+++ ENTRIES SUPPLIED

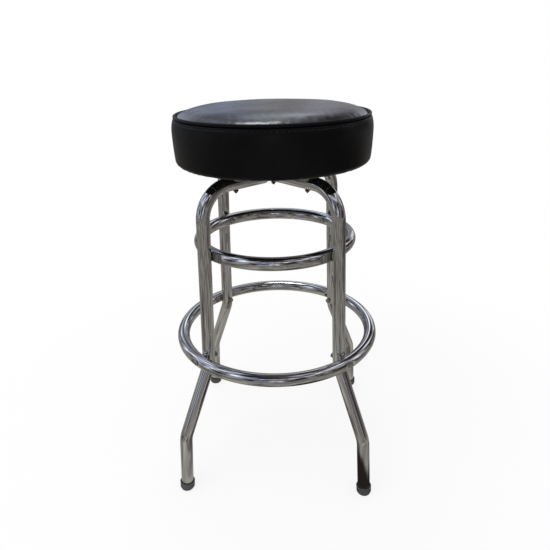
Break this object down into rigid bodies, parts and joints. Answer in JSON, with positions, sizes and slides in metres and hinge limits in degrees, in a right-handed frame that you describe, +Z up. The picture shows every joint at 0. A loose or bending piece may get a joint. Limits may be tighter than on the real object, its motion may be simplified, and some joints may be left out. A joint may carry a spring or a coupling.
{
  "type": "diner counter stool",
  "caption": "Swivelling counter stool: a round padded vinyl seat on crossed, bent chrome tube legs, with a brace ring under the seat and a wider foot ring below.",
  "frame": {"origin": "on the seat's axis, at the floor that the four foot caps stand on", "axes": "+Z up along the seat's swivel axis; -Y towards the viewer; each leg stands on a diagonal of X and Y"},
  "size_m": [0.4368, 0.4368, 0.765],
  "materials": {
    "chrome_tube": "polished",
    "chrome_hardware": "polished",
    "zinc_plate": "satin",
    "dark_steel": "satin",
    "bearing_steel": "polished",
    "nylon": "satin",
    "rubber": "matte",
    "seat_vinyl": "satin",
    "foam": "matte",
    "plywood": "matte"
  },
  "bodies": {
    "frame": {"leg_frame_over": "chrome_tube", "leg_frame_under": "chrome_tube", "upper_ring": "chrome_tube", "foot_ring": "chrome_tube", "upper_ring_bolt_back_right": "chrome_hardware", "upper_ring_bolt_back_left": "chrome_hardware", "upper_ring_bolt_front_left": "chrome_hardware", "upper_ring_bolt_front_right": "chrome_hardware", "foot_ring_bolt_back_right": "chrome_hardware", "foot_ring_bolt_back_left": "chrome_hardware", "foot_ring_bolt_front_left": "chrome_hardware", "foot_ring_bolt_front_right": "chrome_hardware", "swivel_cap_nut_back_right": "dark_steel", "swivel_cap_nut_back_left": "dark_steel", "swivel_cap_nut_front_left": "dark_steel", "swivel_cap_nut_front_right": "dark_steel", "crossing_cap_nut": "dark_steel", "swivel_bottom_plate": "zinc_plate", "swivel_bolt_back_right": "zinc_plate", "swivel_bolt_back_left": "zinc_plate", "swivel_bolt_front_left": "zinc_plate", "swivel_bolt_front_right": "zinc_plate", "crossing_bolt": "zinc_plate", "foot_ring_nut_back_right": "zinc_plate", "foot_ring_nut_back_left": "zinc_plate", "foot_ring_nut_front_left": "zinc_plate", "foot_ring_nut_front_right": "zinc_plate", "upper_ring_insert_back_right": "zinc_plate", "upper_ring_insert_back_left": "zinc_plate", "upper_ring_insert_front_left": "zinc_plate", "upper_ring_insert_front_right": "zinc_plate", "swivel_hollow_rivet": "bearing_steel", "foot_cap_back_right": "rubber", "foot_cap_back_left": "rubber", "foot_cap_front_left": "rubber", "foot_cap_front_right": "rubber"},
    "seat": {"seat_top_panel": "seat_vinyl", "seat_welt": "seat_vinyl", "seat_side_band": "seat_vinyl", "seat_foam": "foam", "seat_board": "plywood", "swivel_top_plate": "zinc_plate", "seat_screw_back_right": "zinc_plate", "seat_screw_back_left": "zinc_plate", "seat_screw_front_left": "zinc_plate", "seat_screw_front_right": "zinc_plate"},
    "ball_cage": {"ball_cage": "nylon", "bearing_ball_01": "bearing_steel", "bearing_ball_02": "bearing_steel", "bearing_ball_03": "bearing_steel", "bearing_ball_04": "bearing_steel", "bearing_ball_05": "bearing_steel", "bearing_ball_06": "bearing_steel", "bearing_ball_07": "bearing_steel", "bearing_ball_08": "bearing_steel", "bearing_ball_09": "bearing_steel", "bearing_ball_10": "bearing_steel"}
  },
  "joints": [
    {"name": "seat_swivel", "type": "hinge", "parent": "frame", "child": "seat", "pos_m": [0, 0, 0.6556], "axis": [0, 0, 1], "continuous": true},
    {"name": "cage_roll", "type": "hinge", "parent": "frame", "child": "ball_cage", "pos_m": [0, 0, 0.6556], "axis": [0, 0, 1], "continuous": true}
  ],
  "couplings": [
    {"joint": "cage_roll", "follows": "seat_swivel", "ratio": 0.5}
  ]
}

++++++
+++ ENTRIES SUPPLIED

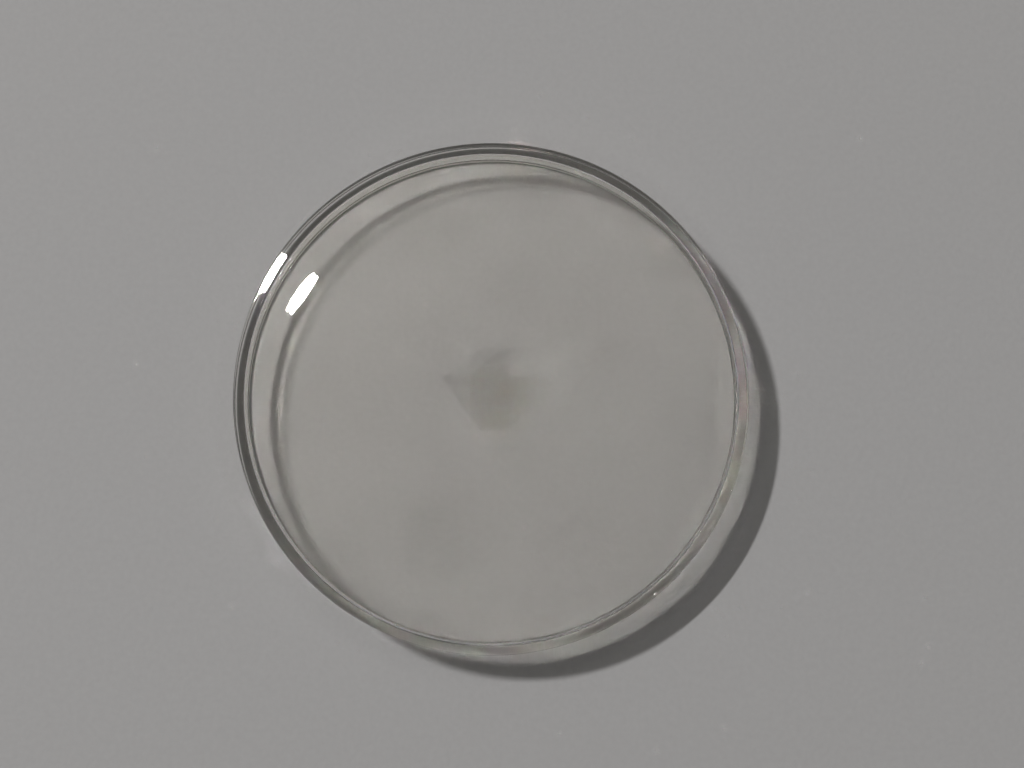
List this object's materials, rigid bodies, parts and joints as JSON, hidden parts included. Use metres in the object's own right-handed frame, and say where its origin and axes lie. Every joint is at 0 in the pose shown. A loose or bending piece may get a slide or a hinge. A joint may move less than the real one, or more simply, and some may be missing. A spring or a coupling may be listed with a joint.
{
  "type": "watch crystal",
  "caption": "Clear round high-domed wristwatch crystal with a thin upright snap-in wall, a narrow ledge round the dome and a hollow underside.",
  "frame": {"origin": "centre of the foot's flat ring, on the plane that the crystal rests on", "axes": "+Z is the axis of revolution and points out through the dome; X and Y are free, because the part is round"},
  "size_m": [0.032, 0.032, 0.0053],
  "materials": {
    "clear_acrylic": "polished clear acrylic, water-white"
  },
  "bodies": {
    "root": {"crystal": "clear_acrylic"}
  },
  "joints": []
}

++++++

### THE EXERCISE
Tally the lines of the data that contain the string "loose" and report the total alone.

### EXERCISE ANSWER
2